Между декабрем 1913 года, когда футуристы поставили «Победу над Солнцем», и декабрем 1915 года, когда в Петрограде открылась новаторская Последняя футуристическая выставка картин «0,10», левое искусство в России заметно преобразилось. Если лучизм, несмотря на свое тяготение к абстракции, сохранял заметную связь с элементами природного мира (то есть лучами света), авангардное искусство, создававшееся в России в 1914 и 1915 годах, все более избегало естественных, узнаваемых форм. Малевич, например, перешел от кубофутуризма к «алогичным», иррациональным картинам, а затем – почти мгновенно – к супрематическим работам, написанным к выставке «0,10», поскольку он считал, что стремительность эпохи должна передаваться с помощью немиметических форм. Хотя скорость обычно не считается одним из основных компонентов супрематизма, в действительности она является ключевой концептуальной основой этого движения. Стремясь освободить искусство от рабского копирования видимой реальности, Малевич и другие художники-авангардисты, в первую очередь Розанова и Клюн, создавали оригинальные воплощения скорости из, казалось бы, статичных, беспредметных живописных масс.

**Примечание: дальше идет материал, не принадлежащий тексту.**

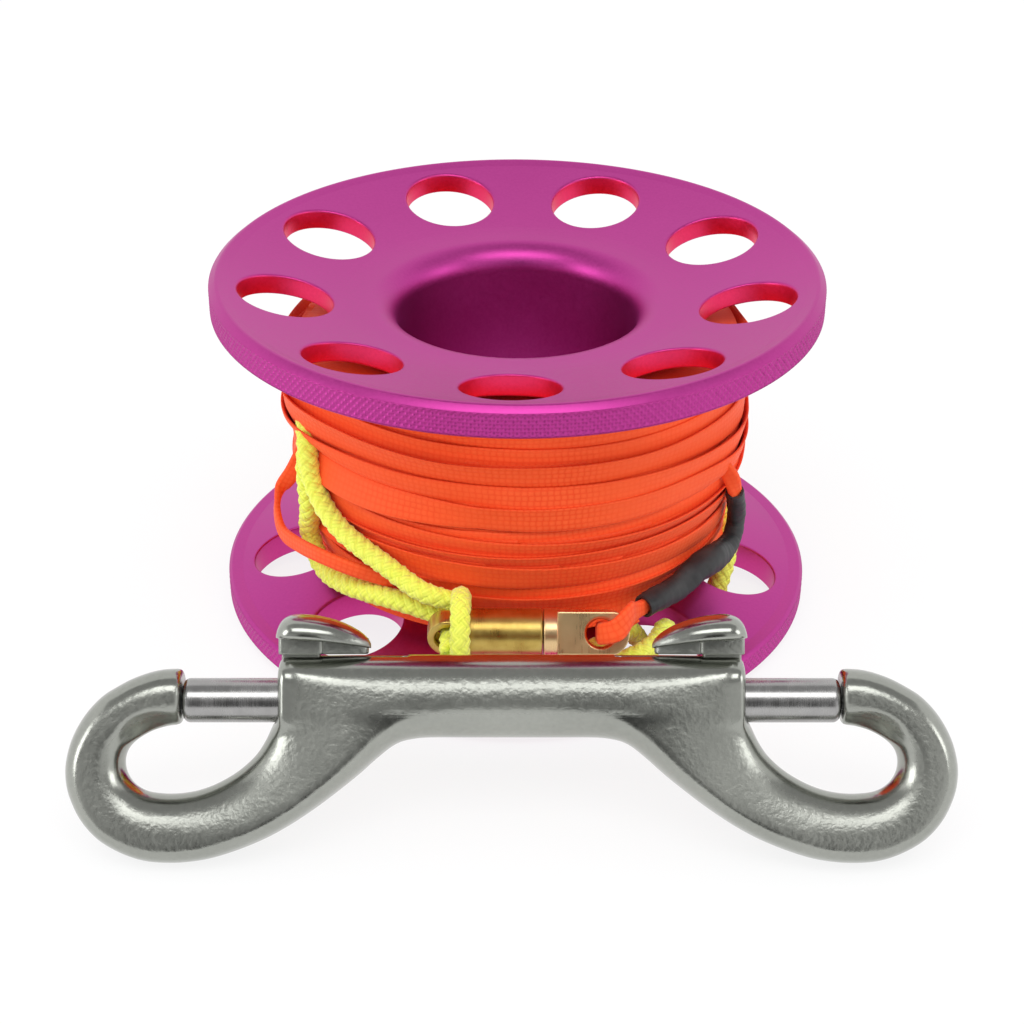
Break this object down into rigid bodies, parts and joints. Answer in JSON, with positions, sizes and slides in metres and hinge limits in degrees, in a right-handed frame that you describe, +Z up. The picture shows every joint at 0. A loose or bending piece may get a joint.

В кубофутуристических «крестьянских» картинах Малевича 1912и1913 года уже можно увидеть, как естественные, реалистические формы уничтожаются ради большего изобразительного динамизма. Подобно Ларионову и Гончаровой, Малевич с воодушевлением принял неопримитивизм, используя рудиментарные, полуреалистичные приемы русского национального искусства. Однако в его работах еще до 1915 года на фоне ослабленных неопримитивистских фигур и мотивов дает о себе знать кубофутуристический подход, обозначивший большой интерес художника к энергичной, динамичной композиции. Этот динамизм очевиден, например, в картине «Утро после вьюги в деревне» (1912–1913), впервые представленной на выставке «Мишень», устроенной Ларионовым в 1913 году. В этой работе Малевич использует сложный набор геометрических форм для изображения русской деревни зимой: две крестьянки несут ведра с водой, а третья фигура на заднем плане тащит санки. Это мирная, но изобразительно динамичная сцена: в ней сохраняются узнаваемые следы знакомого деревенского мира, но нереалистичные геометрические элементы, энергично взаимодействуя между собой, оживают на холсте, как бы составляя свою собственную оживленную реальность, полную зримого динамизма. Или возьмем картину «Точильщик: принцип мелькания» (1912–1913), сочетающую кубофутуристические приемы и явные кинетические ритмы. Хаотичное изображение смещенных и повторяющихся форм создает очертания различных стадий быстрого движения: руки, ноги и ступни человека, работающего с точильным камнем, появляются в различных положениях, дублирующихся для того, чтобы показать, как рабочий и его станок движутся во времени и пространстве. Кажется, что четыре руки держат нож над вращающимся точильным камнем, в то время как ступня – также изображенная в четырех различных положениях – нажимает на педаль. Напоминая своим воспроизведением различных фаз движения интерпретацию скорости современного мира итальянским футуризмом, картина Малевича передает интенсивное действие: точильщик сливается с быстрым движением своего механизма и фона[212].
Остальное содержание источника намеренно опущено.